An abandonment is not the equivalent of a surrender of premises. To show a surrender of a lease, a mutual agreement between the lessor and the original lessee that the lease is terminated must be clearly proved, which surrender releases the original tenant from further liability. Stewart v. Sprague, 71 Mich. 50.

3. Upon the subject of interest on the deposit, while the court below found that under the seventh clause of the lease the defendant would be entitled to interest at the rate of 5 per cent, per annum upon the sum of $765, from the date of deposit to the date of de*475fault in the lease, it is very evident that the court did not properly apply the rule stated in the case. A careful computation of the interest will show that defendant was entitled to the benefit of the interest claimed by him, and that the judgment below was too large by the sum of $69.02.

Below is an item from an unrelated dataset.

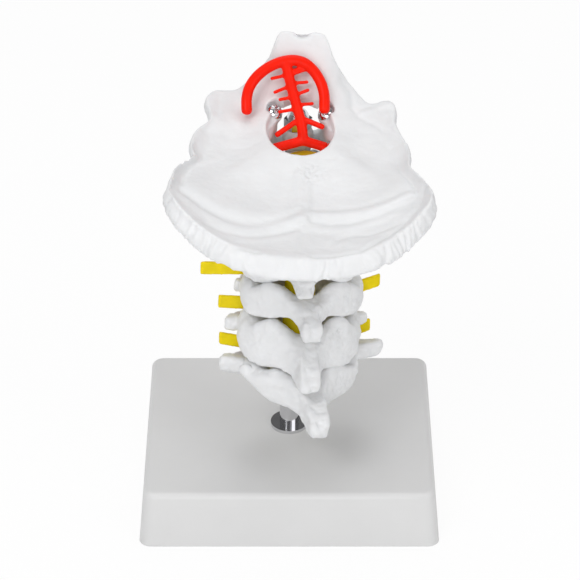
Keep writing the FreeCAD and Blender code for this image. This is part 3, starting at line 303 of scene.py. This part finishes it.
def base_material(colour):
    """Satin moulded plastic."""
    material, shader = new_material("moulded_base", colour, 0.42)
    vary_colour(material, shader, noise_node(material, scale=28, detail=3), toned(colour, 0.97), colour)
    vary_roughness(material, shader, noise_node(material, scale=90, detail=4), 0.36, 0.5)
    add_bump(material, shader, noise_node(material, scale=1800, detail=3), 0.03 * MM, 0.3)
    return material


# Shared steps of the pieces

def node_copy(node, name):
    """New piece from a CAD node, with the corners of its triangles merged."""
    piece = bpy.data.objects.new(name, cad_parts[node].data.copy())
    bpy.context.scene.collection.objects.link(piece)
    mesh = bmesh.new()
    mesh.from_mesh(piece.data)
    bmesh.ops.remove_doubles(mesh, verts=mesh.verts, dist=0.002 * MM)
    mesh.to_mesh(piece.data)
    mesh.free()
    return piece


def rebuild_even(piece, voxel):
    """Even quads over the whole piece, so that its vertices can carry relief."""
    modifier = piece.modifiers.new("even", "REMESH")
    modifier.mode = "VOXEL"
    modifier.voxel_size = voxel
    modifier.use_smooth_shade = True
    graph = bpy.context.evaluated_depsgraph_get()
    mesh = bpy.data.meshes.new_from_object(piece.evaluated_get(graph))
    piece.modifiers.clear()
    piece.data = mesh


def relax(piece, rounds):
    """Takes the steps of the voxels out of the surface."""
    mesh = bmesh.new()
    mesh.from_mesh(piece.data)
    for _ in range(rounds):
        bmesh.ops.smooth_vert(
            mesh, verts=mesh.verts, factor=0.5, use_axis_x=True, use_axis_y=True, use_axis_z=True)
    mesh.to_mesh(piece.data)
    mesh.free()


def raise_surface(piece, height_at):
    """Moves each vertex along its normal by a height from its place and normal."""
    mesh = bmesh.new()
    mesh.from_mesh(piece.data)
    mesh.normal_update()
    moves = [(vertex, vertex.normal * height_at(vertex.co, vertex.normal)) for vertex in mesh.verts]
    for vertex, move in moves:
        vertex.co += move
    mesh.to_mesh(piece.data)
    mesh.free()


def finish_piece(piece, nodes, material):
    """Smooth shading, material, a place under the root body, and the CAD nodes it replaces hidden."""
    piece.data.materials.clear()
    piece.data.materials.append(material)
    piece.data.shade_smooth()
    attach(piece, "root")
    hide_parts(*nodes)


def paint_node(node, material):
    """Procedural material on a CAD node that keeps its own mesh."""
    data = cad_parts[node].data
    data.materials.clear()
    data.materials.append(material)


def bone_relief(lump_height, grain_height, seed):
    """Lumps and grain of cast bone as a height over places."""
    offset = Vector((seed * 3.7, seed * 1.9, seed * 2.3))

    def height(place, _normal):
        broad = noise.fractal(place / (LUMP_SIZE * MM) + offset, 0.8, 2.1, 3)
        fine = noise.fractal(place / (GRAIN_SIZE * MM) + offset, 0.8, 2.0, 3)
        return broad * lump_height + fine * grain_height

    return height


def knob_relief(knobs):
    """Round knobs and pits as a height over places: centre, radius and height in mm."""
    spots = [(Vector(centre) * MM, radius * MM, height * MM) for centre, radius, height in knobs]

    def height(place, _normal):
        total = 0.0
        for centre, radius, rise in spots:
            apart = (place - centre).length / radius
            if apart < 2.5:
                total += rise * math.exp(-apart * apart)
        return total

    return height


def cast_bone(node, sizes, material, seed):
    """Vertebra with the uneven skin of a cast from real bone."""
    piece = node_copy(node, node + "_bone")
    rebuild_even(piece, sizes.bone_voxel)
    relax(piece, rounds=3)
    raise_surface(piece, bone_relief(sizes.lump_height, sizes.grain_height, seed))
    if node in BONE_KNOBS:
        raise_surface(piece, knob_relief(BONE_KNOBS[node]))
    relax(piece, rounds=1)
    finish_piece(piece, [node], material)
    return piece


def plate_matrix():
    """Frame of the plate, its z out of the bowl."""
    roll = Matrix.Rotation(math.radians(PLATE_ROLL), 4, "Y")
    pitch = Matrix.Rotation(math.radians(PLATE_PITCH), 4, "X")
    return Matrix.Translation(PLATE_ORIGIN) @ (roll @ pitch)


def plate_reach(places, bins):
    """Distance of the plate's outline from the foramen's centre, by direction."""
    reach = [0.0] * bins
    for place in places:
        slot = int((math.atan2(place.y, place.x) / (2 * math.pi) + 0.5) * bins) % bins
        reach[slot] = max(reach[slot], math.hypot(place.x, place.y))
    return reach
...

If the plaintiff shall remit the sum of $69.02 from the damages recovered in the court below, within 30 days from the filing of this opinion, the balance of the judgment will stand affirmed, with costs in the circuit court to the plaintiff, but with costs of this court to the defendant. If remittitur is not filed, the judgment below will be reversed and a new trial granted, with costs to the defendant.

Moore, C. J., and Steere, Brooke, Fellows, Clark, Bird, and Sharpe, JJ., concurred.